## THE EXERCISE
Quote exactly and only this range of lines in the data below: the line that holds "from the axis" to the line that holds "depsgraph = bpy.context.evaluated_depsgraph_get()", both included.
──────
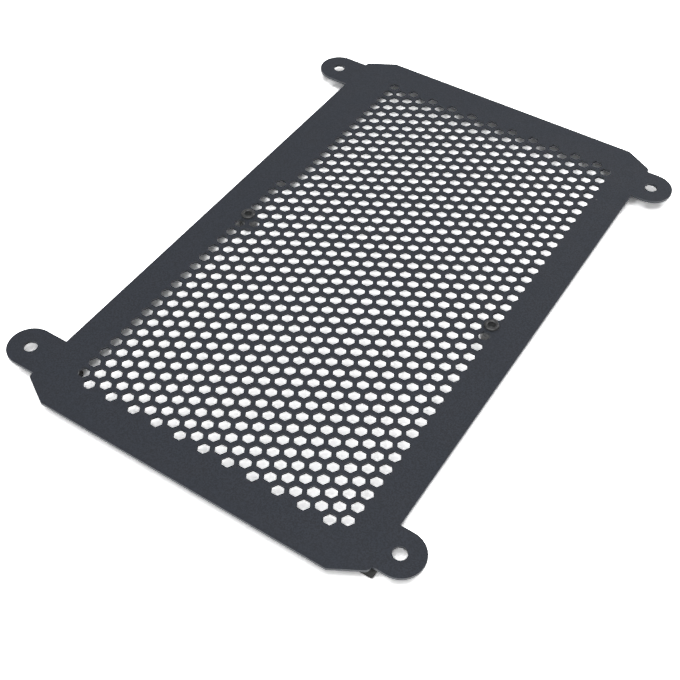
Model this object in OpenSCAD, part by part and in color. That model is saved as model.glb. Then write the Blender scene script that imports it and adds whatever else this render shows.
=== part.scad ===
// Motorcycle radiator guard: a flat perforated metal sheet with four mounting ears,
// two rubber bumpers and four foam pads.
// All sizes are in millimetres. X runs along the short edges, Y along the long edges and +Z up.
// The origin is the middle of the four ear holes, on the sheet's underside.

/* [Sheet] */
// width of the sheet's body, without its ears
sheet_w = 181.5; // [130:0.5:240]
// length of the sheet's body
sheet_l = 310; // [296:1:430]
// thickness of the sheet metal
sheet_t = 1.5; // [1:0.1:3]
// how far along the short edge each corner cut reaches
corner_run = 15; // [8:0.5:20]
// how far along the long edge each corner cut reaches
corner_drop = 8.5; // [4:0.5:12]
// radius that rounds the corner cut into the long edge
corner_r = 3; // [1:0.5:6]

/* [Ears] */
// width of each ear, which is also the diameter of its round end
ear_w = 22.5; // [16:0.5:28]
// distance from ear hole to ear hole along the long way
ear_pitch = 266; // [170:1:274]
// how far the left pair of holes lies outside the body's edge
ear_out_left = 12; // [4:0.5:25]
// how far the right pair of holes lies outside the body's edge
ear_out_right = 6.5; // [4:0.5:25]
// diameter of the hole in each ear
ear_hole_d = 6.5; // [4:0.1:10]

/* [Mesh] */
// distance between the centres of neighbouring holes
mesh_pitch = 7.5; // [6:0.1:12]
// width of each hexagonal hole across its flats
hex_flats = 5.25; // [4.2:0.05:5.6]
// least solid border along each long edge
border_side = 16; // [14:0.5:30]
// least solid border along each short edge
border_end = 17; // [8:0.5:30]
// how far past mid-length the outermost left column of holes runs
left_column_end = 30; // [8:1:100]

/* [Bumpers] */
// diameter of the ring-shaped collar that shows on top of the sheet
collar_d = 7.5; // [7.2:0.1:9.5]
// height of the collar above the sheet
collar_h = 1.1; // [1:0.1:2]
// radius that rounds the collar's two top edges
collar_r = 0.9; // [0.2:0.1:1]
// diameter of the hollow in the middle of the collar
hollow_d = 3.4; // [1:0.1:3.8]
// depth of the hollow below the top of the collar
hollow_h = 3.2; // [1:0.1:5]
// diameter of the round foot under the sheet
foot_d = 9.6; // [7:0.1:12]
// radius that rounds the foot's lower edge
foot_r = 0.8; // [0.2:0.1:1.5]
// clear gap between the bumper's neck and the flats of its hole
neck_gap = 0.1; // [0.05:0.05:0.4]

/* [Pads] */
// height of the feet and pads, which is how high the sheet stands
stand_h = 6.5; // [3.5:0.5:10]
// side of each square foam pad
pad_w = 14; // [8:0.5:14]
// how far each pad stays inside the long edge and inside its ear's outer edge
pad_inset = 2; // [0.2:0.1:3]
// how far outward of its place the front right pad is stuck, along X and along Y
pad_stray = 3.6; // [0:0.1:4]

/* [Hidden] */
$fn = 64;
half_w = sheet_w / 2;
half_l = sheet_l / 2;
ear_y = ear_pitch / 2;
// the left ears stand out further, so the body lies a little to the right of the origin
body_x = (ear_out_left - ear_out_right) / 2;
hex_r = hex_flats / sqrt(3);
column_step = mesh_pitch * sqrt(3) / 2;
side_columns = floor((half_w - border_side - hex_r) / column_step);
side_rows = floor((half_l - border_end - hex_flats / 2) / mesh_pitch);
// the corner cut's angle to the short edge, and how far its rounding reaches along each edge
corner_angle = atan(corner_drop / corner_run);
corner_reach = corner_r * tan((90 - corner_angle) / 2);
// a bumper sits in an outermost column, in the hole nearest mid-length
bumper_x = side_columns * column_step;
bumper_y = side_columns % 2 == 1 ? -mesh_pitch / 2 : 0;
neck_d = hex_flats - 2 * neck_gap;
// a pad sits in the corner between the long edge and its ear's outer edge
pad_x = half_w - pad_inset - pad_w / 2;
pad_y = ear_y + ear_w / 2 - pad_inset - pad_w / 2;
metal_colour = [0.26, 0.27, 0.29];
rubber_colour = [0.12, 0.12, 0.13];
foam_colour = [0.15, 0.15, 0.14];

// one quarter of the body, with the corner cut rounded into the long edge
module body_quarter() {
    cut_x = half_w - corner_run;
    cut_y = half_l - corner_drop;
    polygon([
        [0, 0],
        [half_w, 0],
        [half_w, cut_y - corner_reach],
        [half_w - corner_reach * cos(corner_angle), cut_y + corner_reach * sin(corner_angle)],
        [cut_x, half_l],
        [0, half_l]
    ]);
    translate([half_w - corner_r, cut_y - corner_reach]) circle(r = corner_r);
}

// an ear that reaches from the body's edge to its round end, drawn to the right
module ear_outline(out) {
    translate([half_w + out, 0]) circle(d = ear_w);
    translate([half_w - ear_w / 2, -ear_w / 2]) square([out + ear_w / 2, ear_w]);
}

module outline() {
    for (side = [0, 1], end = [0, 1]) {
        mirror([side, 0]) mirror([0, end]) body_quarter();
    }
    for (end = [-1, 1]) {
        translate([0, end * ear_y]) {
            ear_outline(ear_out_right);
            mirror([1, 0]) ear_outline(ear_out_left);
        }
    }
}

// hexagons in columns that are offset by half a pitch in turn, with their points along X
module mesh_holes() {
    for (column = [-side_columns : side_columns]) {
        odd = abs(column) % 2;
        for (row = [-side_rows : side_rows - odd]) {
            y = (row + odd / 2) * mesh_pitch;
            if (column > -side_columns || y < left_column_end) {
                translate([column * column_step, y]) circle(r = hex_r, $fn = 6);
            }
        }
    }
}

module ear_holes() {
    for (y = [-ear_y, ear_y]) {
        translate([half_w + ear_out_right, y]) circle(d = ear_hole_d);
        translate([-half_w - ear_out_left, y]) circle(d = ear_hole_d);
    }
}

module sheet() {
    color(metal_colour)
    translate([body_x, 0, 0]) linear_extrude(sheet_t) difference() {
        outline();
        mesh_holes();
        ear_holes();
    }
}

// collar, neck and foot in one turned rubber piece
module bumper() {
    ring_w = (collar_d - hollow_d) / 2;
    color(rubber_colour)
    rotate_extrude() difference() {
        union() {
            // foot
            translate([0, -stand_h]) square([foot_d / 2 - foot_r, stand_h]);
            translate([0, -stand_h + foot_r]) square([foot_d / 2, stand_h - foot_r]);
            translate([foot_d / 2 - foot_r, -stand_h + foot_r]) circle(r = foot_r);
            // neck
            square([neck_d / 2, sheet_t]);
            // collar, a ring with a rounded top
            translate([hollow_d / 2, sheet_t]) square([ring_w, collar_h - collar_r]);
            translate([hollow_d / 2 + collar_r, sheet_t]) square([ring_w - 2 * collar_r, collar_h]);
            collar_edge(hollow_d / 2 + collar_r);
            collar_edge(collar_d / 2 - collar_r);
        }
        translate([0, sheet_t + collar_h - hollow_h]) square([hollow_d / 2, hollow_h]);
    }
}

// the rounding of one of the collar's two top edges, centred x from the axis
module collar_edge(x) {
    intersection() {
        translate([x, sheet_t + collar_h - collar_r]) circle(r = collar_r);
        translate([0, sheet_t]) square([collar_d, collar_h]);
    }
}

// side is -1 for the left bumper and 1 for the right one
module place_bumper(side) {
    translate([body_x + side * bumper_x, bumper_y, 0]) bumper();
}

// side is -1 for left and 1 for right, and end is -1 for front and 1 for back
module pad(side, end) {
    stray = side == 1 && end == -1 ? pad_stray : 0;
    color(foam_colour)
    translate([
        body_x + side * (pad_x + stray) - pad_w / 2,
        end * (pad_y + stray) - pad_w / 2,
        -stand_h
    ]) {
        cube([pad_w, pad_w, stand_h]);
    }
}

sheet();
place_bumper(-1);  // bumper_left
place_bumper(1);  // bumper_right
pad(-1, -1);  // pad_front_left
pad(1, -1);  // pad_front_right
pad(-1, 1);  // pad_back_left
pad(1, 1);  // pad_back_right
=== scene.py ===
# %% [markdown]
# # Dressing a motorcycle radiator guard
# The guard is a flat sheet of aluminium with a hexagonal mesh cut into it. It is bolted in front
# of a radiator, where it stops stones. Its shape comes from CAD and is already exact, so Blender
# is here for what CAD leaves out: the powder coat, the rubber, the foam, the light and the camera.
# The first cell loads the CAD model. Everything after it is in metres, in the same frame, whose
# zero height is the sheet's underside.

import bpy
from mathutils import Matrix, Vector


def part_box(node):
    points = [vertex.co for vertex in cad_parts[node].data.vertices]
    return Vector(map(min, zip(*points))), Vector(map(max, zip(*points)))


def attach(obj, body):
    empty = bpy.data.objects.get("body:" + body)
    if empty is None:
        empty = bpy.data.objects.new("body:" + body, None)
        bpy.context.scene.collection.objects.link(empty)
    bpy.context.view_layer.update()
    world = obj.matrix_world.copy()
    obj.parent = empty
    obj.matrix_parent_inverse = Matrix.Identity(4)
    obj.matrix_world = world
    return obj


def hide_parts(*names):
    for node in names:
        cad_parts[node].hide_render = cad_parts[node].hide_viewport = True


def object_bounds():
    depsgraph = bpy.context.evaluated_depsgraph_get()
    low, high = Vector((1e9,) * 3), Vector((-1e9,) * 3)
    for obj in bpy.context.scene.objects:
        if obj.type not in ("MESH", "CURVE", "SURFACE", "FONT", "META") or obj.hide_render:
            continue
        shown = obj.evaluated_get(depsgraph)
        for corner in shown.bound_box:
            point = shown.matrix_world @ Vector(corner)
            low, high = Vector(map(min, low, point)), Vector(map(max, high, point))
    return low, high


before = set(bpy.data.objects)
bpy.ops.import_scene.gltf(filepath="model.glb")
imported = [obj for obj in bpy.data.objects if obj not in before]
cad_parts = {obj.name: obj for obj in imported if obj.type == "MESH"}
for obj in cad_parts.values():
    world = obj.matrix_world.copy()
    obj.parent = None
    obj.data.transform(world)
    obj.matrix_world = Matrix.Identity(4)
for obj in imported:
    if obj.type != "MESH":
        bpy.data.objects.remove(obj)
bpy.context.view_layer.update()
print("CAD nodes:", sorted(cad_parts))

# %% [markdown]
# ## Three helpers
# Colours are given as sRGB hex values, the ones that a paint program shows. Blender
# calculates with linear light, so the first function turns one into the other. The second adds a
# shader node, sets its values and links it, which keeps each material readable, because one call
# is one node. The third starts an empty material.

# %% Colour, node and material helpers
import bpy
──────
## OUTPUT
// the rounding of one of the collar's two top edges, centred x from the axis
module collar_edge(x) {
    intersection() {
        translate([x, sheet_t + collar_h - collar_r]) circle(r = collar_r);
        translate([0, sheet_t]) square([collar_d, collar_h]);
    }
}

// side is -1 for the left bumper and 1 for the right one
module place_bumper(side) {
    translate([body_x + side * bumper_x, bumper_y, 0]) bumper();
}

// side is -1 for left and 1 for right, and end is -1 for front and 1 for back
module pad(side, end) {
    stray = side == 1 && end == -1 ? pad_stray : 0;
    color(foam_colour)
    translate([
        body_x + side * (pad_x + stray) - pad_w / 2,
        end * (pad_y + stray) - pad_w / 2,
        -stand_h
    ]) {
        cube([pad_w, pad_w, stand_h]);
    }
}

sheet();
place_bumper(-1);  // bumper_left
place_bumper(1);  // bumper_right
pad(-1, -1);  // pad_front_left
pad(1, -1);  // pad_front_right
pad(-1, 1);  // pad_back_left
pad(1, 1);  // pad_back_right
=== scene.py ===
# %% [markdown]
# # Dressing a motorcycle radiator guard
# The guard is a flat sheet of aluminium with a hexagonal mesh cut into it. It is bolted in front
# of a radiator, where it stops stones. Its shape comes from CAD and is already exact, so Blender
# is here for what CAD leaves out: the powder coat, the rubber, the foam, the light and the camera.
# The first cell loads the CAD model. Everything after it is in metres, in the same frame, whose
# zero height is the sheet's underside.

import bpy
from mathutils import Matrix, Vector


def part_box(node):
    points = [vertex.co for vertex in cad_parts[node].data.vertices]
    return Vector(map(min, zip(*points))), Vector(map(max, zip(*points)))


def attach(obj, body):
    empty = bpy.data.objects.get("body:" + body)
    if empty is None:
        empty = bpy.data.objects.new("body:" + body, None)
        bpy.context.scene.collection.objects.link(empty)
    bpy.context.view_layer.update()
    world = obj.matrix_world.copy()
    obj.parent = empty
    obj.matrix_parent_inverse = Matrix.Identity(4)
    obj.matrix_world = world
    return obj


def hide_parts(*names):
    for node in names:
        cad_parts[node].hide_render = cad_parts[node].hide_viewport = True


def object_bounds():
    depsgraph = bpy.context.evaluated_depsgraph_get()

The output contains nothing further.